**EXERCISE**
Up to and including the line that contains "plain navy ground.", repeat each line of the data exactly, starting from the first.

**COLLECTED DATA**
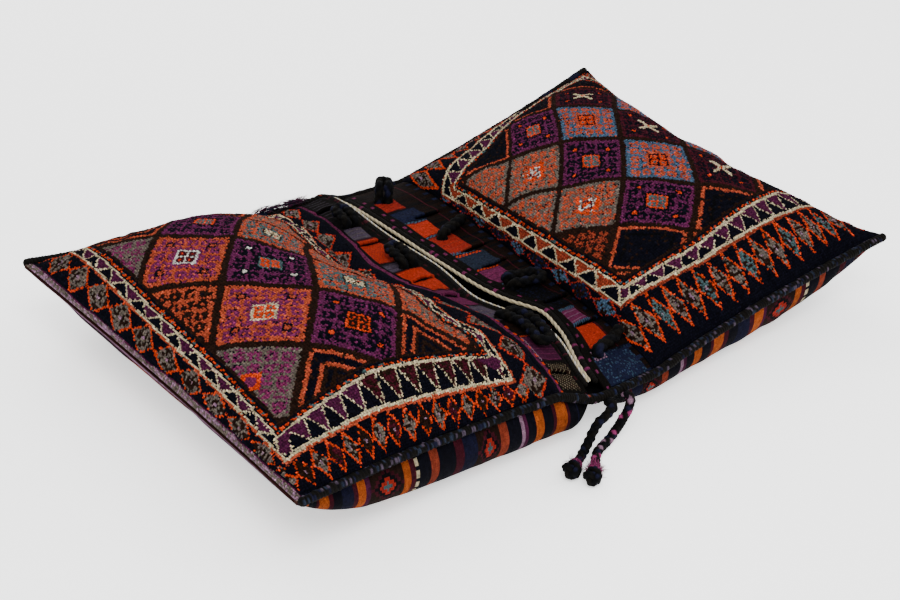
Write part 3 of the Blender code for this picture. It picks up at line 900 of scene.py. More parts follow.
class KnotPainter:
    """Works out the colour of every tuft of one pile face, from the field out to the borders."""

    def __init__(self, chart: Chart, pouch: Pouch, rows: int, columns: int) -> None:
        """Starts with a plain navy ground.

        Args:
            chart: the face's design.
            pouch: the pouch it belongs to.
            rows, columns: of tufts.
        """
        self.chart = chart
        self.left = pouch.left
        self.random = np.random.default_rng(chart.seed)
        self.s, self.t = grid_of((np.arange(rows) + 0.5) / rows, (np.arange(columns) + 0.5) / columns)
        self.colour = np.zeros((rows, columns, 3)) + Dye.NAVY.rgb

    def paint(self, where: Array, dye: Dye) -> None:
        """Colours the tufts where the mask is true."""
        self.colour[where] = dye.rgb

    def line(self, lines: dict[str, Line], side: str) -> Array:
        """Where a side's line runs, straight from point to point, read at every tuft.

        Args:
            lines: outer or inner.
            side: fold, mouth, near or far.

        Returns:
            A share of the length or the width for each tuft.
        """
        where, value = np.array(lines[side], float).T
        return np.interp(self.t if side in ("fold", "mouth") else self.s, where, value)

    def distances(self, lines: dict[str, Line]) -> dict[str, Array]:
        """How far inside each of the four lines every tuft is, in metres, by side."""
        length, width = self.chart.length, self.chart.width
        return {
            "fold": (self.s - self.line(lines, "fold")) * length,
            "mouth": (self.line(lines, "mouth") - self.s) * length,
            "near": (self.t - self.line(lines, "near")) * width,
            "far": (self.line(lines, "far") - self.t) * width,
        }

    def mottled(self, share: float) -> Array:
        """A mask that picks this share of the face, two by two tufts at a time."""
        noise = self.random.random([size // 2 + 1 for size in self.s.shape])
        noise = np.repeat(np.repeat(noise, 2, 0), 2, 1)[: self.s.shape[0], : self.s.shape[1]]
        return noise < share

    def place_in_field(self) -> Pair:
        """Lattice places, straight from point to point where the cloth stretches the lattice.

        Returns:
            a, which counts away from the field's first edge, and b, 0 at the far edge and 3 at the near one.
        """
        if self.left:
            stretched = (0.0, 0.152, 0.325, 0.488, 0.620, 0.76, 1.0)
            a = np.interp(self.s, stretched, (-0.45, 0.0, 0.5, 1.0, 1.5, 2.0, 2.9))
            return a, (0.907 - self.t) / 0.254
        a = (0.885 - self.s) / 0.31
        far = np.interp(a, (0.0, 0.5, 1.0, 1.5, 2.0), (0.755, 0.803, 0.857, 0.926, 0.937))
        near = np.interp(a, (0.0, 0.5, 1.0, 1.5, 2.0), (0.250, 0.236, 0.214, 0.185, 0.224))
        return a, 3 * (far - self.t) / (far - near)

    def paint_field(self) -> None:
        """The dark lattice and its diamonds, which lie where a + b and a - b are nearest whole numbers."""
        a, b = self.place_in_field()
        p, q = a + (b - 0.5), a - (b - 0.5)
        u, v = p - np.round(p), q - np.round(q)
        middle_a = (np.round(p) + np.round(q)) / 2
        middle_b = (np.round(p) - np.round(q)) / 2 + 0.5
        edge = DIAMOND - np.maximum(np.abs(u), np.abs(v))
        self.paint(np.ones_like(a, bool), Dye.BROWN)
        for key in {(float(x), float(y)) for x, y in zip(middle_a.ravel(), middle_b.ravel())}:
            inside = (middle_a == key[0]) & (middle_b == key[1]) & (edge > 0)
            medallion = self.chart.field.get(key)
            if medallion is None:
                self.paint_half(inside, edge)
            else:
                self.paint_medallion(inside, edge, u, v, medallion)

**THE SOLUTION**
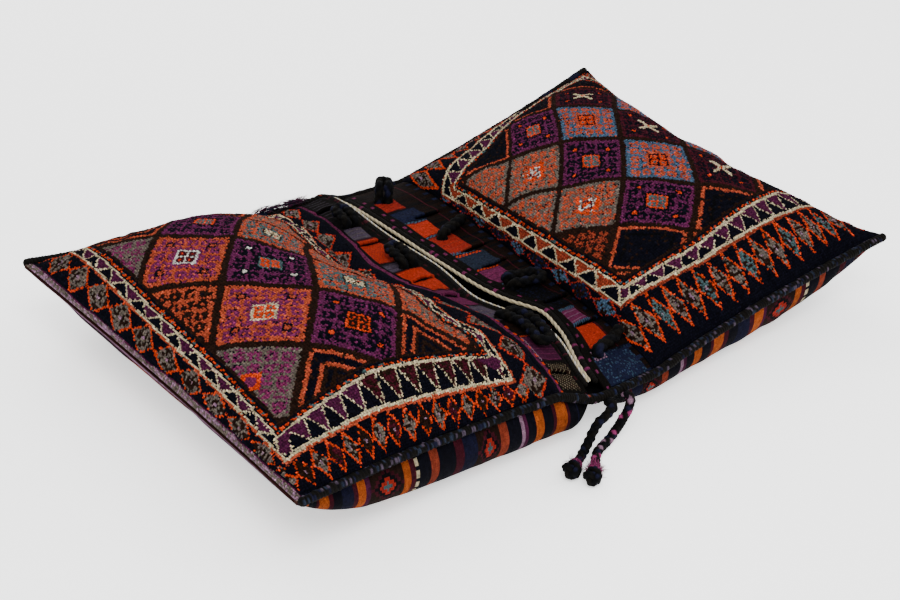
Write part 3 of the Blender code for this picture. It picks up at line 900 of scene.py. More parts follow.
class KnotPainter:
    """Works out the colour of every tuft of one pile face, from the field out to the borders."""

    def __init__(self, chart: Chart, pouch: Pouch, rows: int, columns: int) -> None:
        """Starts with a plain navy ground.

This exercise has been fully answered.